# Best quiet brand of Dremel?



## AmberSunrise

I use a corded dremel since I have 4 dogs and it is louder than the cordless dremel and is good for 2 dogs  the dremel home page: Home

and I like Chris Christensen shears and scissors, They are comfortable to use and hold their sharpness well.


----------



## KeaColorado

We have a corded dremel too, from Home Depot. I believe it's this one: Dremel 3000 Series Variable-Speed Tool Kit-3000-1/25H at The Home Depot

I wouldn't necessarily call it quiet, but I use it on the lower speeds and it's not bad. I do Kea's nails a few times a week while she's occupied with treats or food...I don't think she even notices.  We just put in hardwood floors, so I'm trying hard to keep the nails nice and short by grinding them frequently in short intervals.


----------



## boomers_dawn

Thanks you guys! I didn't know Dremel was a brand name, I thought that was the name of that rotary tool. 
I guess I find a cordless Dremel, be quieter AND more mobile.


----------



## MaureenM

I've used two different cordless Dremel's, and this was the quieter of the two.
Dremel 7300-N/5 Rotary Tool - Walmart.com I knew I wanted the 7300 model, (my sister in-law uses this model for grooming) and found it in stock. I think I paid $27.00 it didn't come with the bag as shown in the link.

Our Lowes didn't carry this particular one, (didn't check home depot), but Walmart luckily had it in stock.


----------



## JayBen

I have the cordless Dremel nail grinding kit from Petedge. PN# ZW7300 02 87. I'm extremely happy with it. If your mainly using shears to trim paws you probably don't need to spend a fortune. I have the Geib Gator straight shears. They were 50-60 bucks...I forget. I would look at the Roseline shears as well. I have a thinning shear by them that is very well made, and again, not a fortune.


----------



## boomers_dawn

Thanks again you guys. I started looking but didn't actually buy / order anything yet.

I decided on a cordless Dremel but I already forgot the model number- in one brain cell and out the other:--ashamed:will take these new suggestions and look again.

I looked at shears too but wanted to to find some with blunt ends. 
Will add these to the list to look up.

Thank you!


----------



## Kodiac-Bear

*Dremel sanding tool*

Going out today to pick-up a Dremel for my Diesels nails, he absolutely hates the normal nail trimmers. And I don't like the results.

My question is what grit works best on the sanding tools for nails??

He's still a little guy (3 months) so I don't think I want anything very aggressive like a 120 grit. sure could use some help.

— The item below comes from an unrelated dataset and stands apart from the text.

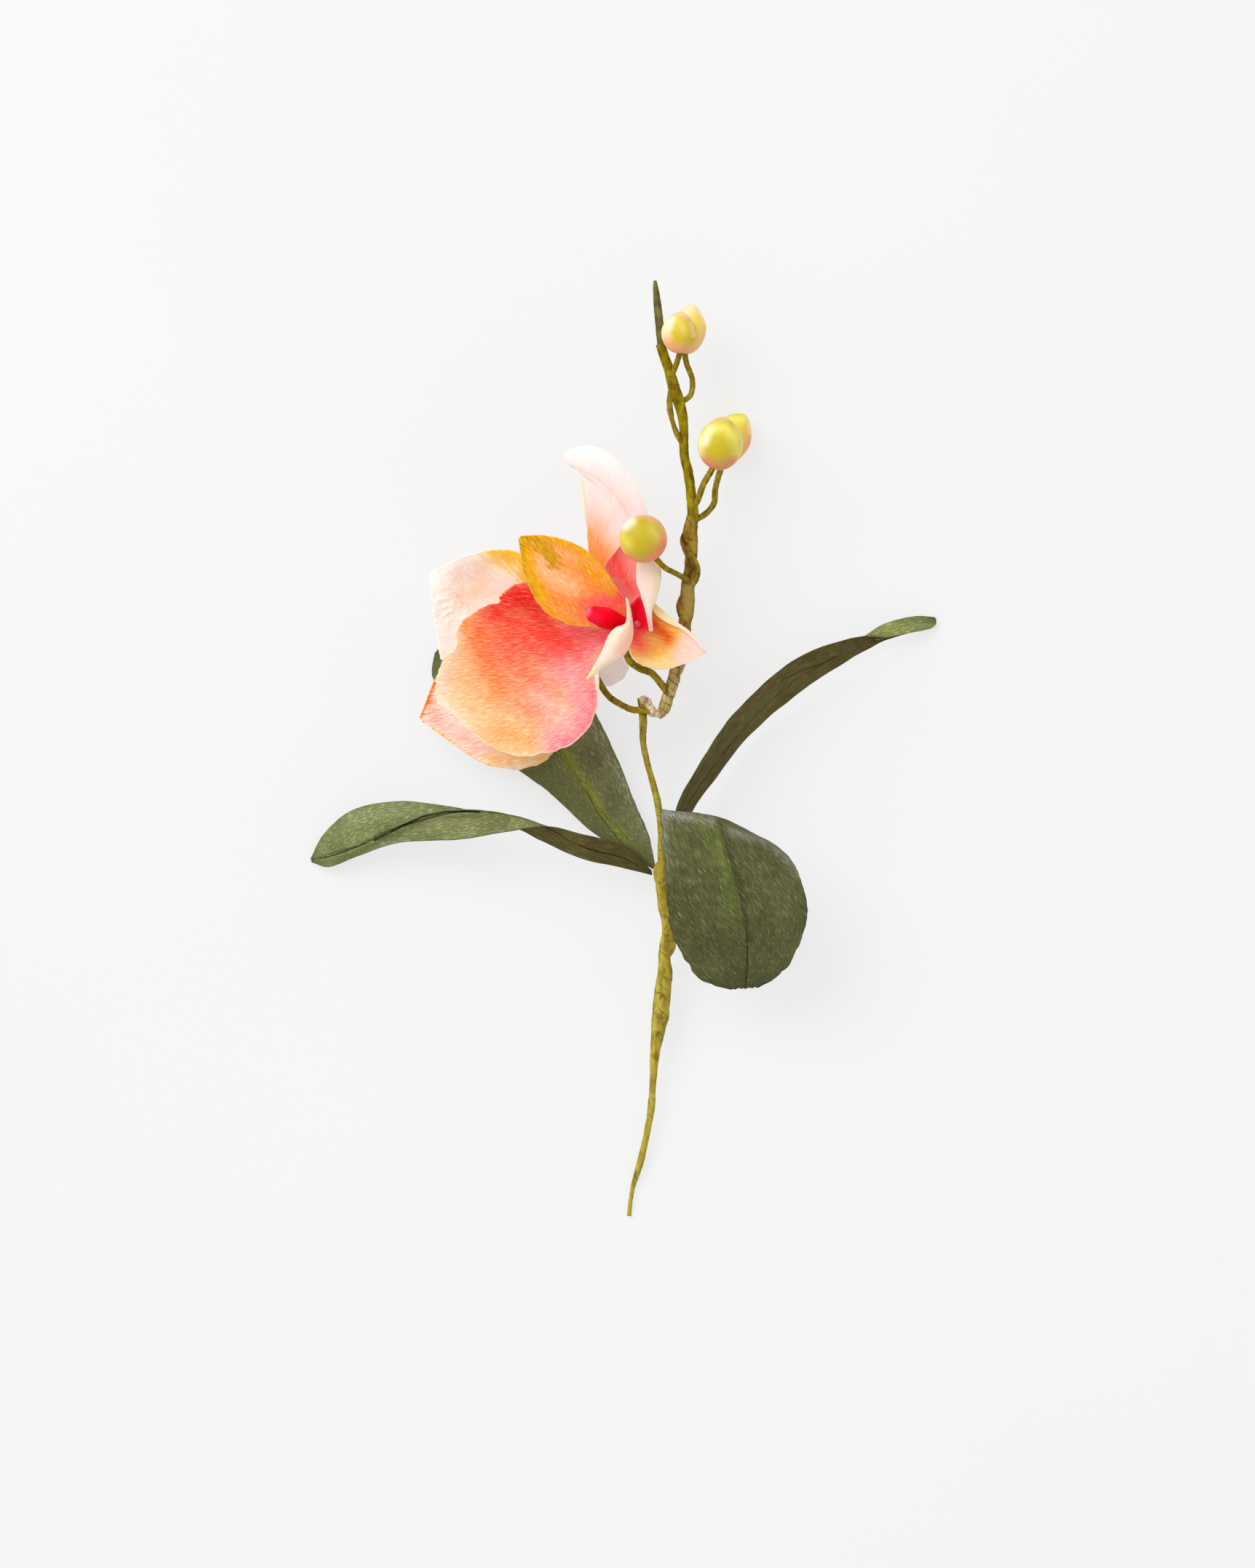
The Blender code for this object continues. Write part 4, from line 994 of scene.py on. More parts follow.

Also as a note for trimming the hair from the bottom of his feet and toes, I'm using a Remington cordless mustache trimmer, it is fantastic and there is zero possiblity of ever cutting him. I can run the trimmer against my bare hand and it will not cut. I can contour the hair right around his toe pads and it looks great!!!


----------



## cgriffin

I wanted to try a Dremel for my puppy but I did not want to spend a lot of money on it in case it was not a success. I actually bought the PediPaws dremel for dogs at petsmart - only $12.99. It works well but man, it just takes too long especially for a pup that does not have the patience of an adult golden. My dachshund does not like it at all. So, I am back to regular toe nail trimmers, all done in a couple of minutes. 
I am just glad I did not spend a lot of money on it. Maybe I will give it another try in the future - maybe not.


----------



## boomers_dawn

Thanks for the mustache trimmer idea, I'm not to handy w/the scissors.
I don't know about the sandpaper.
I never got a dremel b/c my friend said he put one in the garage for me but I forgot to go look for it. I hope I can remember that today in my travels looking for the sump pump.


----------



## Kodiac-Bear

I picked-up the Dremel 7300 series (2 speed cordless) from Walmart today for $23 bucks and a kit of different accesories, out the door for $43.

I figure if it still doesn't work, I can use the demel for little projects around the house.

I'm waiting for the battery to charge-up, then I'll see if I can get little-mister-bitey-face to let me try it out on him.


----------



## Kodiac-Bear

boomers_dawn said:


> Thanks for the mustache trimmer idea, I'm not to handy w/the scissors.
> I don't know about the sandpaper.
> I never got a dremel b/c my friend said he put one in the garage for me but I forgot to go look for it. I hope I can remember that today in my travels looking for the sump pump.


I figured if I can nicely trim the stubble on my face with it, dog hair is nowhere near a thick, it should work. And it does safely.


----------